It was not until 2001 that the full-length ballet of Paquita made a comeback to the ballet stage. Before then, the full-length ballet had not been performed since the 1920s. It was Pierre Lacotte who restored Paquita to the stage when, in 2001, he was commissioned by the then-director of the Paris Opera Ballet, Brigitte Lefèvre to stage a new full-length production of the ballet. For his version, Lacotte completely rechoreographed the ballet from scratch, making drastic rearrangements to the score and also included his own version of the Grand Pas Classique.

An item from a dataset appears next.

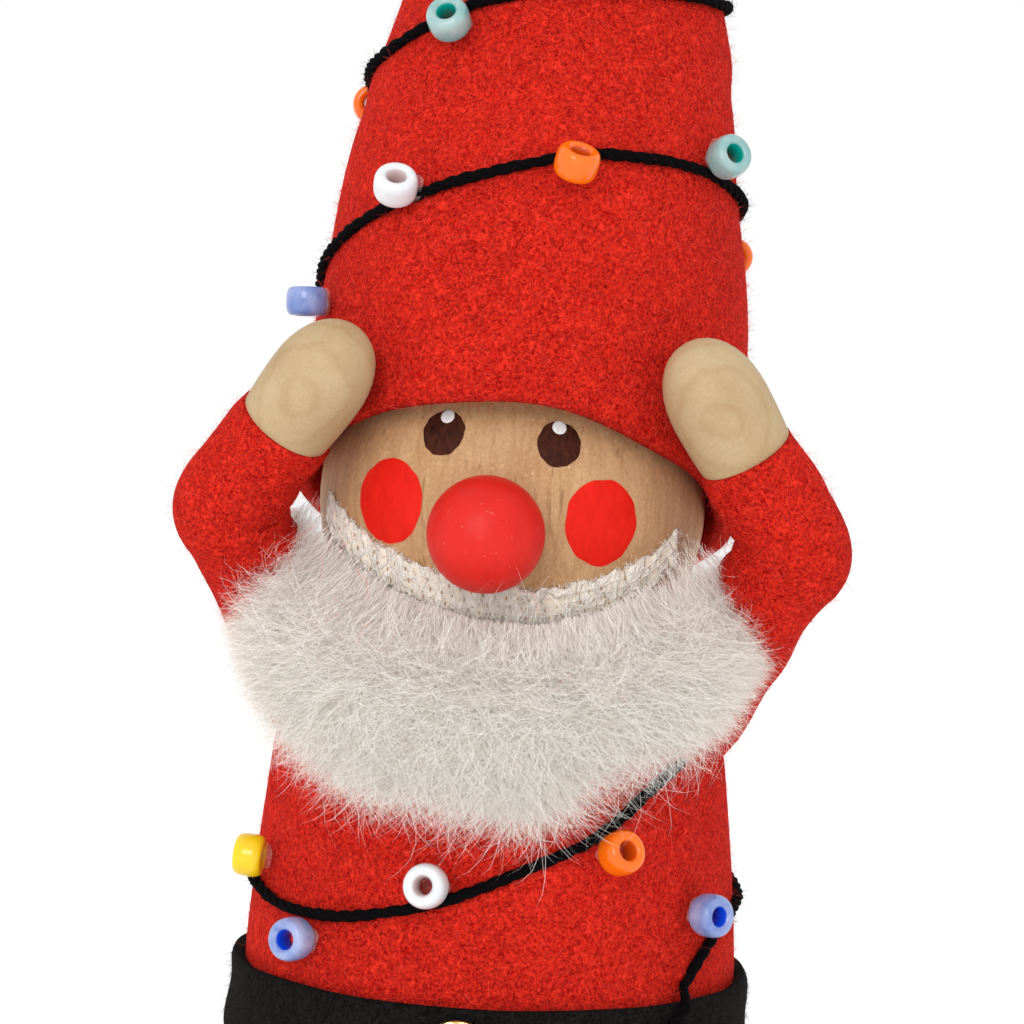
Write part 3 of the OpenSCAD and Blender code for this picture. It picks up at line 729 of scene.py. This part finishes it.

In 2014, Russian choreographer and historian, Alexei Ratmansky and dance historian, Doug Fullington utilised these notations to mount a reconstruction of Petipa’s final revival of Paquita for the Bayerisches Staatsballet (Bavarian State Ballet). The reconstruction had its world première at the National Theatre in Munich on the 13th December 2014, with Daria Sukhorukova as Paquita, Tigran Mikayelyan as Lucien d’Hervilly and Cyril Pierre as Iñigo.
Grand Pas Classique
For his 1881/82 revival of Paquita, Petipa added new pieces arranged and composed by Ludwig Minkus, who was the ballet composer to the Saint Petersburg Imperial Theatres at the time. These new pieces were the following – the Pas de trois for the first act and the Mazurka des enfants and the Grand Pas Classique for the third act. For almost a century, the Pas de trois has been known as the Minkus Pas de trois, but in actual fact, a majority of the music is by Deldevez, not Minkus. Minkus actually arranged the Pas de trois from various music numbers composed by Deldevez, Cesare Pugni and Adolphe Adam and only composed the coda.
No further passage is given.